Business Communication through E-mails: Are Abbreviations There?

Hassiba KORICHE
Université de Sidi Bel Abbes Eldjilali Liabes

Abstract

The beginning of the 21st century is time of global transition. According to some experts, faster economic globalization is going hand in hand with the growing use of English rather than their own language. The number of foreign companies is increasing in Algeria because of the free market economy and the new economic policy of the Algerian government. The use of English in these companies is frequent and in many cases compulsory; besides, business communication is an internet based communication, E-mails have the lion share. Abbreviations, which are considered non- conventional spelling, have a space in the corpus constituted of 100 business e-mails. They are represented through acronyms, lexical reductions, and letter and number homophones. These abbreviations contribute in developing a new type of discourse.

Key words: Business Communication; e-mails; Business Discourse; Computer-Mediated- Communication (CMC).

Résumé :

Le début du 21ème siècle est une période de transition mondiale. Selon certains experts, une mondialisation économique plus rapide va de pair avec l’utilisation croissante de l’anglais plutôt que de leur propre langue. Le nombre d’entreprises étrangères augmente en Algérie à cause de l’économie de marché et de la nouvelle politique économique du gouvernement algérien. L’usage de l’anglais dans ces entreprises est fréquent et, dans de nombreux cas, obligatoire ; En outre, la communication d’entreprise est une communication basée sur Internet, les e-mails ont la part du lion. Les abréviations, qui sont considérées comme une orthographe non conventionnelle, ont un espace dans le corpus constitué de 100 courriels d’affaires. Ils sont représentés par des acronymes, des réductions lexicales et des homophones alphabétiques et numériques. Ces abréviations contribuent à développer un nouveau type de discours.
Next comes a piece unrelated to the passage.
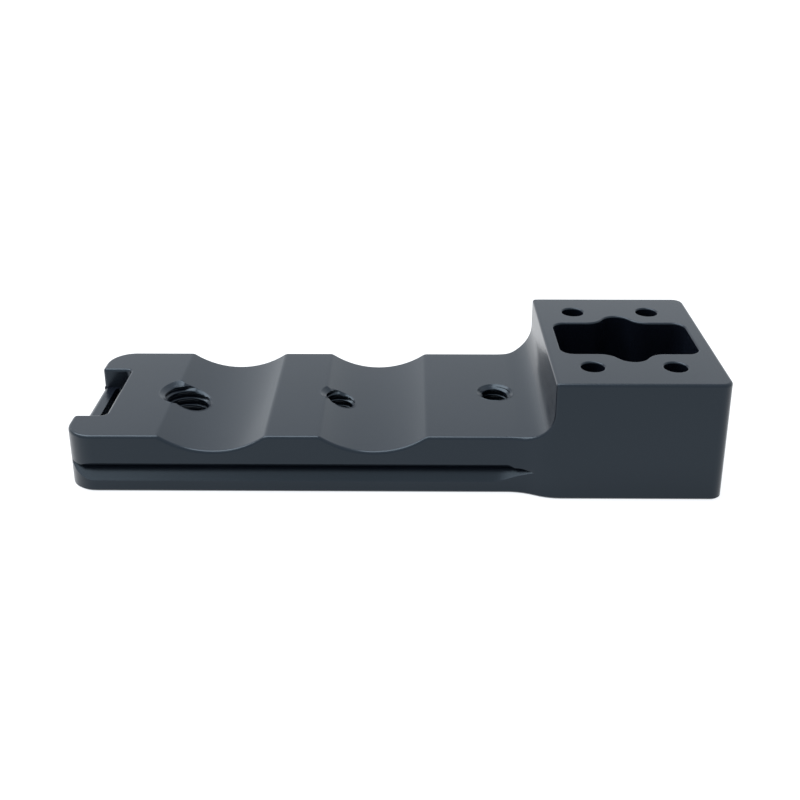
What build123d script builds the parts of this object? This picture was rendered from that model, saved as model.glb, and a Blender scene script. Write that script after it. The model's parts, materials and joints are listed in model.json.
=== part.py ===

Mots-clés: Communication d’entreprise; e-mails; Discours d’affaires; Communication assistée par ordinateur (CMC).

  1. Introduction

Communication is a basic social process. It is essential to the growth and development of the individuals, to the formation and continued existence of groups, and to interrelations among groups. Business organizations bring individuals together to work for a common cause, form them into groups and provide formal communication links among the different groups.

The beginning of the 21st century is a time of global transition. According to some experts, faster economic globalization is going hand in hand with the growing use of English rather than their own language. The importance of English is not just, in how many people speak it, but in what is used for.

The number of foreign companies is increasing in Algeria, because of free market economy and the new economic policy of the Algerian government. The use of English in these companies is frequent and in many cases compulsory. This is the case of the shipping company concerned by this study.

There is an instant communication and interaction between all the employees in different offices all over the world. The medium used is the electronic mail and the language used to communicate is English.

The use of e-mails in business communication has emerged a new style of writing; one of the features included is abbreviation. So, to what extent is this phenomenon present?

  1. Language and Communication

Communication needs language and a tool to be transmitted. If we lived in the world without language, we would be limited to non-verbal communication. In fact, we live in a world full of useful tools for communication, and language is a powerful means used to express our thought and knowledge to other people. Communication always takes place in a specific context. In organizations, one looks at their various structures and cultures and by exploring impact and development of Information Technology (IT), now usually known as Information and Communication Technology (ICT). This new label reflects the convergence of computing and communications technologies as well as the way that many organizations now see the use and development of computing.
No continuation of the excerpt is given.